我愣住了,竟不知他是这般想的,“若那乌枝是从我宫里找出来的,你当如何?”
“然儿,朕信你。”他说的笃定,“朕知道你虽不是盲目善良,却有你的底线。”
我心中动容,“有你这句话,便真的值得。”顿了一下又道,“太后...”
他拍拍旁边的位置示意我坐下,“朕上次与你说想要个孩子,哪里真的是朕自己着急,母后虽表现上看起来和善,但若真的和善,朕和匀弟兄弟两个哪里活的到今天。
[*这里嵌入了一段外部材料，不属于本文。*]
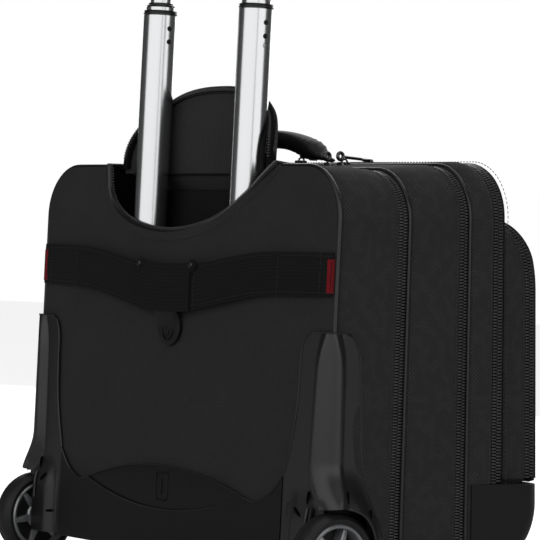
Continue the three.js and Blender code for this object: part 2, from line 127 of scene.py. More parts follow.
@dataclass(frozen=True)
class Outline:
    """A rounded rectangle seen from the back, measured round from the middle of its bottom edge."""

    half: float
    bottom: float
    top: float
    top_radius: float
    bottom_radius: float

    @property
    def girth(self) -> float:
        """The whole way round."""
        return 2 * sum(self._legs())

    def _legs(self) -> tuple[float, ...]:
        """Lengths from the middle of the bottom to the middle of the top: flat, arc, upright, arc, flat."""
        quarter = pi / 2
        upright = self.top - self.top_radius - self.bottom - self.bottom_radius
        arcs = (self.bottom_radius * quarter, self.top_radius * quarter)
        return (self.half - self.bottom_radius, arcs[0], upright, arcs[1], self.half - self.top_radius)

    def at(self, s: float) -> tuple[float, float, float, float]:
        """The outline at a distance along it.

        Args:
            s: Distance from the middle of the bottom, up the +X side first.

        Returns:
            x, z and the outward direction's x and z.
        """
        s = s % self.girth
        if s > self.girth / 2:
            x, z, nx, nz = self.at(self.girth - s)
            return -x, z, -nx, nz
        low, arc, upright, high, _ = self._legs()
        if s <= low:
            return s, self.bottom, 0.0, -1.0
        if s <= low + arc:
            a = (s - low) / self.bottom_radius
            r = self.bottom_radius
            return low + r * sin(a), self.bottom + r - r * cos(a), sin(a), -cos(a)
        s -= low + arc
        if s <= upright:
            return self.half, self.bottom + self.bottom_radius + s, 1.0, 0.0
        s -= upright
        if s <= high:
            a, r = s / self.top_radius, self.top_radius
            x = self.half - r + r * cos(a)
            return x, self.top - r + r * sin(a), cos(a), sin(a)
        return self.half - self.top_radius - (s - high), self.top, 0.0, 1.0

    def reach(self, z: float) -> float:
        """Distance along the outline at which its +X upright passes height z."""
        low, arc, *_ = self._legs()
        return low + arc + z - self.bottom - self.bottom_radius

    def inset(self, d: float) -> "Outline":
        """The same outline drawn in by d."""
        radii = (self.top_radius - d, self.bottom_radius - d)
        return Outline(self.half - d, self.bottom + d, self.top - d, *radii)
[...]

”
“母后从不管后宫的事,专宠不专宠的她也不会管,但若一直无所出,母后,始终是以江山社稷为重的。现下唯一的皇子又体弱了,然儿,有时朕也怕,怕朕有哪里护你不住。”
·
他的这句话,我思前想后许久,他为我千般小心,对我万般呵护,可我有时候总想着自己多一点。
第二日他起床上朝前我破天荒地醒了,伸手抱住他,“你封我做皇后吧,我给你生孩子。”
让我做你的皇后吧,不管这天下乱不乱,我不需要你为我铺路,我只想和你并肩而站。
作者有话要说: 五一快乐呀宝贝们(~ ̄▽ ̄)~
第46章 立后
立后的事,总是要太后点头的。
薄家刚出了一个疑似谋害皇长子的妃嫔,就要再立一个薄氏女为后,有点说不过去。
太后这样的人,你是个妃子她不管,可若是要为后,她定是要斟酌再斟酌。
·
我站在长生殿外等候通传,六月份的太阳已是有了灼人的温度。
严嬷嬷亲自出来,“太后娘娘请您进去。”
我颔首,“有劳严嬷嬷。”
太后年纪大了,却最经不得热,此时的长生殿已经放上了冰块。
“臣妾参见太后娘娘。”
“起来吧。”
我起身老老实实地站着,太后沉默了一会,“哀家没想到,你会亲自来找我。”
她也不等我回答,自顾自道,“昨日皇帝来找过哀家了,说要立你为后,哀家问他这是谁的意思,你猜,他怎么回的哀家?”
“臣妾不知。”
“你坐吧。”太后缓和了语调,“皇帝说,是今日你愿意了。自古女子都是求着想做皇后的,你倒是新奇。”
我暗自着恼,这宋祁也忒诚实了一些。
“哀家昨日没有松口,因为大楚国不需要一个只知躲在皇帝背后的皇后,可你今日来找哀家了,哀家想问问,你有什么筹码,除了皇帝。”
我从前总想让他正正经经地娶我一次,想着总得把他这乱成一团的后宫先处理干净,没有后顾之忧地嫁,他也是这样想的。
站在最高的那个位置,这宫里纷繁复杂的关系,那些野心,那些细作,后宫和前朝丝丝缕缕的关系,我就不得不管。
可他那日说他怕,我就想,我这样到底是为难他还是为难自己,有时候进一步,也未尝不是另一番天地。
还有就是......
我抬头,平静地看着太后,“大楚国不需要一个懦弱的皇后,但需要嫡子。”
还有就是我怀孕了,意料之外的孩子,一个月,算算时间便是我忘了吃药被宋祁偷去拿给太医的那一次,其实我这两天有所察觉,月事推迟了墨离也提醒过,前日里把脉只说不好确定,但我也未曾再同宋祁行房,没想到竟真是有了。